The temptation is to slap together a resume with a chronology of past jobs, titles, and duties. Then, with guns blazing, fire them out to every job board, classified ad, or on-line posting. Ugh!

And the hunt goes on!

Interesting, isn’t it? Companies are hunting for a great candidate while you’re hunting for a job. So you’re both in the same boat, looking for treasure.

Here’s the problem: You’re focused on all the tasks you did in the past and the company is looking for skilled candidates for the future. Their quest is for the skills you can transport to their open job.

The solution is to figure out and give names to the skills you have in your wheelhouse. Although it’s not that difficult, why don’t most job seekers do this? It’s because:

  • They don’t have the insight.
  • They don’t know the terms.
  • They resist acknowledging their own value.

Amazing, isn’t it? We have skills that we’ve been successful using. But when we have to assign “important sounding” words to describe them, we start to feel like an imposter.

My advice: “Get over it!” We need to prepare and accept a solid inventory of our transferable skills to get the best job. Those skills are the treasure we own and the treasure a company wants. So don’t keep it buried!

Make your resume your treasure chest.

If you don’t market your transferable skills, it’s as though they don’t exist. Your resume is where all your skill doubloons are stored.

Start by answering this question: What do you know how to do and how have you put your skills to work to make an impact? Your past behavior predicts your future behavior.

You can find out which transferable skills companies are looking by reading job postings and job descriptions closely. Go on-line and find out what different types of jobs require.

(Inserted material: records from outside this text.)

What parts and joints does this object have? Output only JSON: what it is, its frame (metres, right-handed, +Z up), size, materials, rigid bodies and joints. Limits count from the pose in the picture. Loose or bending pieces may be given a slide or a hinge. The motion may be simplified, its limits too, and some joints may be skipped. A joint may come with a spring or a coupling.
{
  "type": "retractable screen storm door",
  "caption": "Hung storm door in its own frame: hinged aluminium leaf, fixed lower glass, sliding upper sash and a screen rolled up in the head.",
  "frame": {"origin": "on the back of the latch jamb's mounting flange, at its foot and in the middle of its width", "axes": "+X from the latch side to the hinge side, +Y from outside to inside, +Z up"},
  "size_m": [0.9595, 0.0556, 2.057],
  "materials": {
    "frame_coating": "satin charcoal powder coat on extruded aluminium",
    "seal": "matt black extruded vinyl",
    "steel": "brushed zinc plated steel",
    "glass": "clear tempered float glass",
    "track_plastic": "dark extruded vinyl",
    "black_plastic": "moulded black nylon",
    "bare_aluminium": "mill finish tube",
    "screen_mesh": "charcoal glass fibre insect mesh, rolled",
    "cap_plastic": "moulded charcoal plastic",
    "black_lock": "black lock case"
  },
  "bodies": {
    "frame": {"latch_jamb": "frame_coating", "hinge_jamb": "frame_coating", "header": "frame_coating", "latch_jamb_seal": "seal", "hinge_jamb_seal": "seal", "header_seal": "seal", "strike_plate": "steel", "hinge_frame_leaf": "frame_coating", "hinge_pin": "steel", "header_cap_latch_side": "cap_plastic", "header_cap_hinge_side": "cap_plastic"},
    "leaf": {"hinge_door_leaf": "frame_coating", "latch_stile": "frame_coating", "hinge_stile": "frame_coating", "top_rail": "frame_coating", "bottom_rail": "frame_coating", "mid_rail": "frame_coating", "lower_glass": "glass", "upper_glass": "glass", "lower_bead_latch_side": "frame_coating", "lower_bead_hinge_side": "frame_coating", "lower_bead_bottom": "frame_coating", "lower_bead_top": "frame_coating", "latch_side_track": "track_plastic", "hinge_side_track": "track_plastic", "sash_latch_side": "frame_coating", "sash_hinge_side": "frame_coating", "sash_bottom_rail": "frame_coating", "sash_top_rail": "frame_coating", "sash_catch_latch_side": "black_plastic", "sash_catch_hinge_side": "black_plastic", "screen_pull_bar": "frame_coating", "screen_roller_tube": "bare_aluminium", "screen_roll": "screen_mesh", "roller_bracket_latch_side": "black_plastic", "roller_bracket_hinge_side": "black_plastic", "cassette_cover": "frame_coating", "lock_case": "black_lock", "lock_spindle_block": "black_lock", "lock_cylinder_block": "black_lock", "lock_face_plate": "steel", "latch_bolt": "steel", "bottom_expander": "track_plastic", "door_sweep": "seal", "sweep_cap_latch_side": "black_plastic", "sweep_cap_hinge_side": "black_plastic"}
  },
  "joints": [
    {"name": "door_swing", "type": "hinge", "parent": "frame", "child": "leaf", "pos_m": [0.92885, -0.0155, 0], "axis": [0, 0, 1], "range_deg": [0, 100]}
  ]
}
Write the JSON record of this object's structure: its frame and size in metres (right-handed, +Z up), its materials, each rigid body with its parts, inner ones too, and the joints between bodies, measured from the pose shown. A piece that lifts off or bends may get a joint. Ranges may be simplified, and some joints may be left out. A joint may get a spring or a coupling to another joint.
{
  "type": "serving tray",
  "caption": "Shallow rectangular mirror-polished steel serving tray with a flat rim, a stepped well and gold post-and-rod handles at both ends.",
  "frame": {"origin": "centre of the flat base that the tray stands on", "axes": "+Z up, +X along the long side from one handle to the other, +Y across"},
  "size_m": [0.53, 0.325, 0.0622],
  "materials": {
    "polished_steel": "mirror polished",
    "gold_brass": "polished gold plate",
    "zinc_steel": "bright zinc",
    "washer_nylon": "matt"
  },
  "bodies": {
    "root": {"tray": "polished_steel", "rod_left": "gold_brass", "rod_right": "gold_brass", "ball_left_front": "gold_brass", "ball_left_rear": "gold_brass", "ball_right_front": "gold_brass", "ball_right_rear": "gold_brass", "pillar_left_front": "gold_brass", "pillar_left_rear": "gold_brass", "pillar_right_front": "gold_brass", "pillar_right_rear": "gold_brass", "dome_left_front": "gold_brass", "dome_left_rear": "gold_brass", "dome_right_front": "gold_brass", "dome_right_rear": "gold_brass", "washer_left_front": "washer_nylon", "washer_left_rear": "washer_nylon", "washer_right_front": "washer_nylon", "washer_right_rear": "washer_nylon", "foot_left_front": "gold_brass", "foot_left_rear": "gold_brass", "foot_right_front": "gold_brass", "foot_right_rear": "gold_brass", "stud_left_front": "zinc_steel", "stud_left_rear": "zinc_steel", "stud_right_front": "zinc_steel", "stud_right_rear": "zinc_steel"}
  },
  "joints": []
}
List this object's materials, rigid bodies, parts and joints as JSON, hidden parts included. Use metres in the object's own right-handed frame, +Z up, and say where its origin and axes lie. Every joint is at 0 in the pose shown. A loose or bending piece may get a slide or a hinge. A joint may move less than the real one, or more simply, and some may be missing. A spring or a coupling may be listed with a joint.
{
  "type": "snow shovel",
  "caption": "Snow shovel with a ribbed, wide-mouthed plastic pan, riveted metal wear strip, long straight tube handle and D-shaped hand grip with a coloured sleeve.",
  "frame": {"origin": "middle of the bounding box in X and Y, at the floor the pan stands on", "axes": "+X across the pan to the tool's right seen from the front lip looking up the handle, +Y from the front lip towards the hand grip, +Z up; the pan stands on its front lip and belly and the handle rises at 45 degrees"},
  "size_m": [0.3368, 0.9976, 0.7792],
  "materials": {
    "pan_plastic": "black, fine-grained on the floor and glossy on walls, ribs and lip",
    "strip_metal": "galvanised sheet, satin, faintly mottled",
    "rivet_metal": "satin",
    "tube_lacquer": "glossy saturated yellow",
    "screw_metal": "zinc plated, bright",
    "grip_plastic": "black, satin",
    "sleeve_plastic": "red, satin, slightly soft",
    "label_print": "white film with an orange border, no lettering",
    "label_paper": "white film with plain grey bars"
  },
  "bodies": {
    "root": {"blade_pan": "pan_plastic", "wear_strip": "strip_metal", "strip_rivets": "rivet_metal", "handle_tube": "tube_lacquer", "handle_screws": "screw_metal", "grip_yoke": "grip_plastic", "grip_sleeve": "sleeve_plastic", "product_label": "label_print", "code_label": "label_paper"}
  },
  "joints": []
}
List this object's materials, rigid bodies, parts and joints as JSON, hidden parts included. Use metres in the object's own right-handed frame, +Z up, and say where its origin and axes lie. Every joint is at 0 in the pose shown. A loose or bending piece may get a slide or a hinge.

Look within yourself and inventory your transferable skills. Write them down and then highlight the ones that are your strongest suit. Those are the ones you want to showcase in your resume.

Here’s a categorized starter list of transferable skills that should help:

Communication: persuasiveness, negotiating, speaking, writing, training, influencing

Interpersonal: teamwork, coaching, customer service, conflict management, employee development/engagement

Leadership: managing, supervising, motivating, decisiveness, problem-solving, delegating, integrity, innovation

Technical: analysis, data management, accounting, planning and organizing

Professional: ethics, integrity, adaptability, tolerance for stress, ability to learn, dependability, attention to detail, initiative

The transferable skills in your resume show the recruiter where the treasure is—in you! When you define yourself and your work using these words, you will see yourself in a brighter light. That’s how a hiring manager will see you too!

Keep digging.

Our transferable skills keep growing. So we need to keep our skills inventory updated. Each new job enriches our skills stash, making us more enticing candidates for bigger and better opportunities.

Acknowledging our transferable skills is immensely liberating and confidence building. Our business fitness is measured by how prepared and ready we are to make our next move. When it comes to our transferable skills, we don’t have to be the best ever with any of them. We just need to be the best a company can find for what they are willing to pay. After all, treasure chests come in all sizes!